Texas Raises Organ Donor Registry; D.C. Not Ready For Medical Marijuana Sales; L.A. Health Department Facing Major Service Cuts

The Houston Chronicle: "Though Texas has the nation's lowest percentage of registered organ and tissue donors, several recent initiatives have more than doubled the state's donor rolls this year. The number enrolled in the Glenda Dawson Donate Life Texas Registry has ballooned since Jan. 1, when state law required Department of Public Safety clerks to ask all driver's license and ID card applicants whether they would like to register as organ donors. Since then, nearly 70,000 donors a month have joined the pool" (George, 7/27).

The Washington Post: "District leaders say it will be months before the city begins allowing the sale of medical marijuana, even though the law authorizing up to eight dispensaries took effect Tuesday. ... The delay is driven by a lack of detail about how the city will operate the program, which includes a first-in-the-nation provision requiring dispensaries to price the marijuana on a sliding scale so the city's poorest patients can obtain medicinal pot for free." City officials still have to draft regulations on licensing, the tracking donors and users and where marijuana can be grown. The rules, which could be released in draft form next week, would "then undergo a public comment and review period, which could take months" (Craig, 7/28).

The Los Angeles Times: "Los Angeles County's top health officials said Tuesday that they soon may have to begin layoffs and slash the number of patients served by a third to 58%. ... The department is facing a deficit of $389 million to $429 million this fiscal year and is still trying to offset last year's $200-million deficit, [John Schunhoff, interim director of the Los Angeles County Department of Health Services] said. .. At issue now are funds that were expected to come from a federal Medicaid waiver, the federal share of Medicaid and a hospital provider fee levied by the state on private hospitals and matched by Medicaid. … Losing the funds would mean the county could serve 260,000 to 420,000 fewer patients, he said, cutting both inpatient hospital service and emergency room visits by more than 25% each" (Hennessy-Fiske, 7/28).

The Boston Globe: "The Massachusetts House passed a bill yesterday that would require insurance companies to cover a broad range of services for children with autism, a measure that supporters say will help families of such children but that opponents worry will increase health costs, even as other legislation aimed at reining in health spending has been sidelined.
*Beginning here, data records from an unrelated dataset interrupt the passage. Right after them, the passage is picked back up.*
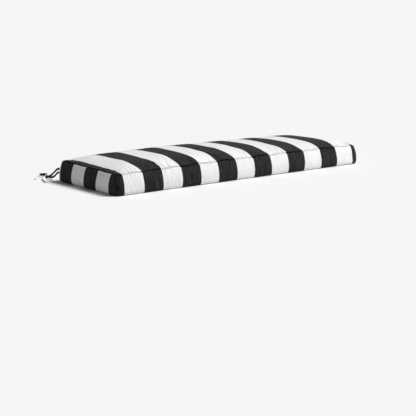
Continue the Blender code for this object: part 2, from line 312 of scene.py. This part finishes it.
def tube(sections, closed, before):
    """Faces of a tube of sections, [section, place round it], and their places on the cloth.

    u is half a stripe and the distance along the tape after what comes before, times its cut; v is the
    distance round the section.
    """
    count, sides = sections.shape[:2]
    i, j = np.meshgrid(np.arange(count if closed else count - 1), np.arange(sides), indexing="ij")
    after, beside = (i + 1) % count, (j + 1) % sides
    quads = np.stack((i * sides + j, after * sides + j, after * sides + beside, i * sides + beside), -1)
    middles = sections.mean(axis=1)
    steps = np.linalg.norm(np.roll(middles, -1, axis=0) - middles, axis=1)
    along = STRIPE_WIDTH / 2 + TAPE_CUT * (before + np.concatenate(([0], np.cumsum(steps))))
    round_steps = np.linalg.norm(np.roll(sections, -1, axis=1) - sections, axis=2).mean(axis=0)
    around = np.concatenate(([0], np.cumsum(round_steps)))
    corners = ((0, 0), (1, 0), (1, 1), (0, 1))
    places = np.stack([np.stack((along[i + di], around[j + dj]), -1) for di, dj in corners], 2)
    faces, places = quads.reshape(-1, 4).tolist(), places.reshape(-1, 2)
    if not closed:
        faces += [list(range(sides)), list(range(count * sides - 1, (count - 1) * sides - 1, -1))]
        ends = np.stack((np.repeat(along[[0, count - 1]], sides), np.tile(around[:sides], 2)), -1)
        places = np.concatenate((places, ends))
    return faces, places


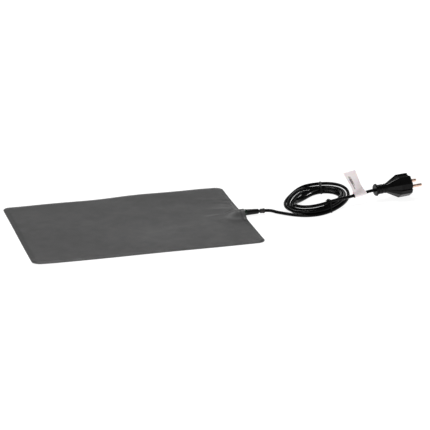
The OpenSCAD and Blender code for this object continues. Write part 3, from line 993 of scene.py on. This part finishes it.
CAD_MATERIALS = {
    # cord_entry is the same black cord as the lead, made lighter: a painted highlight where it shows in the
    # gap between the sleeve and the tip.
    "cord_entry": jacket_material("cord_entry_jacket", 0.02),
    "plug_cord_end": jacket_material("plug_cord_jacket", 0.004),
    "pin_line": pin_material(),
    "splice_crimps": moulded("crimp", (0.6, 0.6, 0.62), (0.75, 0.75, 0.77), (0.25, 0.4), 0.4, 0.02, 4, 1.0),
    "splice_sleeves": moulded(
        "shrink_tube", (0.015, 0.015, 0.016), (0.03, 0.03, 0.032), (0.4, 0.55), 0.8, 0.03
    ),
    "core_line": moulded("core_brown", (0.15, 0.06, 0.03), (0.24, 0.11, 0.05), (0.35, 0.5)),
    "core_neutral": moulded("core_blue", (0.03, 0.10, 0.30), (0.05, 0.16, 0.42), (0.35, 0.5)),
    "pin_bridge": moulded("bridge", (0.60, 0.58, 0.52), (0.72, 0.70, 0.64), (0.45, 0.6), 0.5, 0.02),
}
CAD_MATERIALS["pin_neutral"] = CAD_MATERIALS["pin_line"]
CAD_MATERIALS["plug_core_line"] = CAD_MATERIALS["core_line"]
CAD_MATERIALS["plug_core_neutral"] = CAD_MATERIALS["core_neutral"]
for name, material in CAD_MATERIALS.items():
    nodes[name].data.materials.clear()
    nodes[name].data.materials.append(material)

# ---------------------------------------------------------------- floor and light
floor_mesh = bpy.data.meshes.new("studio_floor")
floor_mesh.from_pydata([(-6, -6, 0), (6, -6, 0), (6, 6, 0), (-6, 6, 0)], [], [(0, 1, 2, 3)])
floor_mesh.materials.append(floor_material())
floor = bpy.data.objects.new("studio_floor", floor_mesh)
bpy.context.scene.collection.objects.link(floor)


def add_softbox(name, place, aim, size, power, colour=(1, 1, 1)):
    light = bpy.data.lights.new(name, "AREA")
    light.shape = "RECTANGLE"
    light.size, light.size_y = size
    light.energy = power
    light.color = colour
    lamp = bpy.data.objects.new(name, light)
    bpy.context.scene.collection.objects.link(lamp)
    lamp.location = place
    lamp.rotation_euler = (Vector(aim) - Vector(place)).to_track_quat("-Z", "Y").to_euler()
    return lamp


add_softbox("overhead", (0.1, 0.9, 1.7), (0.15, 0.0, 0.0), (1.3, 0.35), 32)
add_softbox("back", (0.5, 2.3, 0.5), (0.1, 0, 0.0), (2.4, 0.4), 4)
add_softbox("front", (-0.6, -2.4, 0.9), (0.3, 0, 0.0), (1.6, 1.0), 26)

world = bpy.data.worlds.new("studio")
bpy.context.scene.world = world
world.use_nodes = True
tree = world.node_tree
sky = tree.nodes.new("ShaderNodeTexCoord")
parts = tree.nodes.new("ShaderNodeSeparateXYZ")
fade = tree.nodes.new("ShaderNodeMapRange")
fade.interpolation_type = "SMOOTHSTEP"
tree.links.new(sky.outputs["Generated"], parts.inputs[0])
tree.links.new(parts.outputs["Z"], fade.inputs["Value"])
tree.links.new(fade.outputs["Result"], tree.nodes["Background"].inputs["Strength"])
for socket, value in (("From Min", 0.03), ("From Max", 0.3), ("To Min", 0.95), ("To Max", 0.12)):
    fade.inputs[socket].default_value = value
tree.nodes["Background"].inputs["Color"].default_value = (1, 1, 1, 1)
bpy.context.scene.view_settings.view_transform = "Standard"
bpy.context.scene.view_settings.look = "None"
The proposal, which now goes to the Senate, contains mandated coverage for services known as 'applied behavioral analysis,' which include training children with autism and related disorders in social, verbal, and motor skills. A broad coalition of business groups, insurers, and the Group Insurance Commission, which provides insurance to more than 300,000 state and municipal employees and their families, sent a letter to lawmakers yesterday opposing the bill" (Lazar, 7/28).

Health News Florida: "A federal agency that tracks measures of health-care quality lists Florida's as 'average,' but barely. The arrow hovers right on the line above 'weak.' It could be worse; Florida scores are much better than Louisiana and Texas. As usual, the northeastern states hog the glory. … Florida's strongest measures were in keeping home-health patients from needing urgent care; diagnosing breast cancer before the advanced stage; and avoiding obstetrical trauma. The weakest measures were in getting flu vaccinations to high-risk populations, such as those in nursing homes and diabetes patients; deaths from HIV infection and among dialysis patients; and urinary-tract infection among nursing home patients" (7/27).